The statement stressed that “all over the Occupied Palestinian Territory, but particularly in the Gaza Strip”, children are “robbed of every right.”

“Families cope with four hours of electricity per day in the sweltering heat, clean drinking water is expensive and hard to find. The start of the school year in one month will be very difficult for tens of thousands of families who cannot afford basic school supplies,” said the three UN officials.

In addition, they deplored the “too often cynical use of children in political rhetoric and propaganda on all sides,” citing last week’s call by the organisers of the ‘Great March of Return’ for Palestinians to demonstrate under the banner of “the Friday of our Child Martyrs” and the reported exposure of children to violence. “Children should never be the target of violence and must not be put at risk of violence, nor encouraged to participate in violence,” the joint statement read.

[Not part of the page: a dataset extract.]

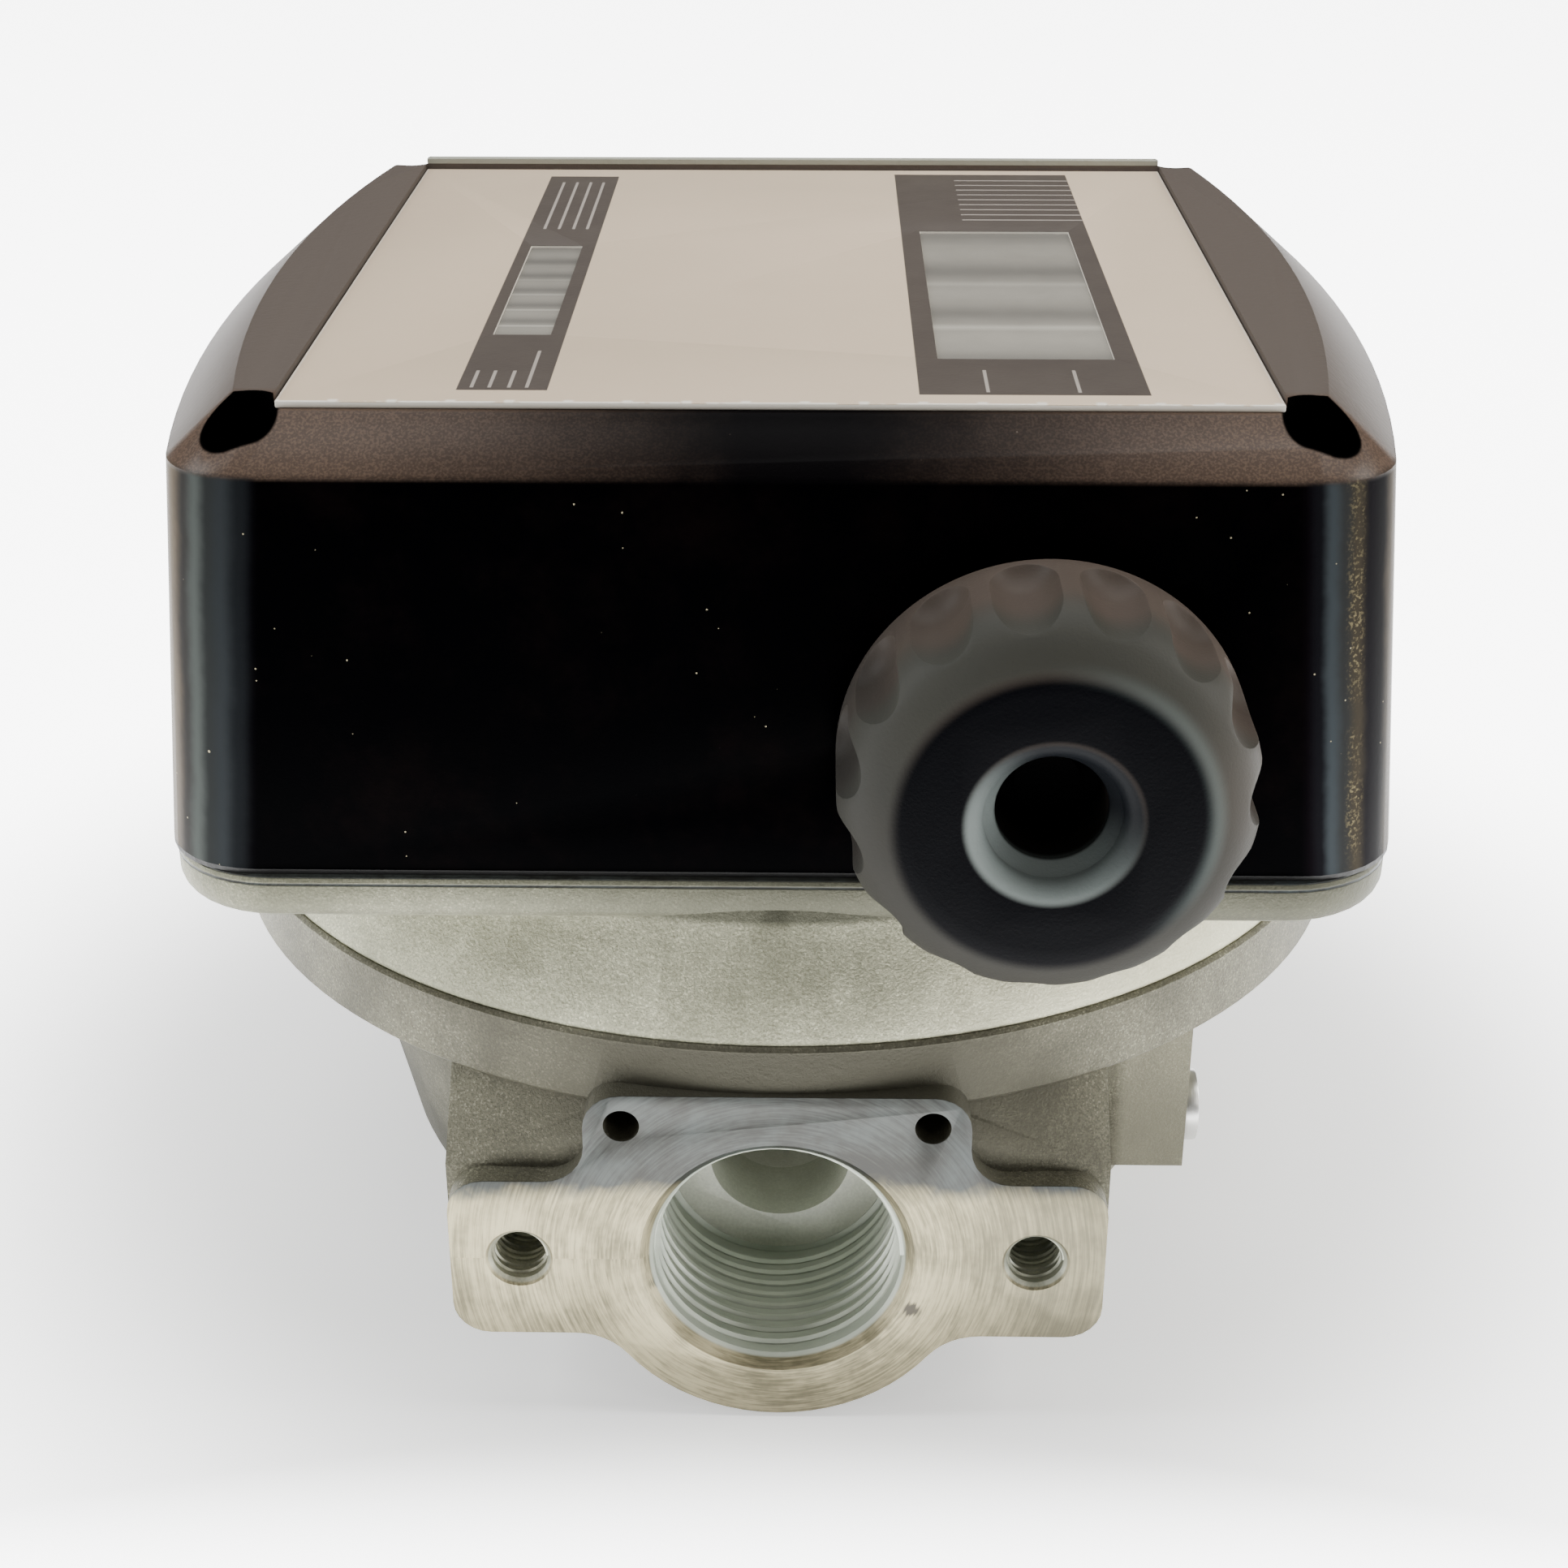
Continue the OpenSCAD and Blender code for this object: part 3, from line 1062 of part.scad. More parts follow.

“We call on Israel, as well as the Palestinian Authority and the Hamas authorities in Gaza to put children’s rights ahead of any other considerations and to take immediate steps to alleviate their suffering,” said Mr. McGoldrick, Mr. Heenan and Ms. Boutin. “Respecting the rights of children and refraining from instrumentalising their plight should be a priority for all”, they insisted, stressing that the Israeli-Palestinian context is “not an exception”.

On 23 July, the UN High Commissioner for Human Rights, Zeid Ra’ad Al Hussein, briefed the UN’s Committee on the Exercise of the Inalienable Rights of the Palestinian People, on the many human rights violations facing women, children and men living in the OPT.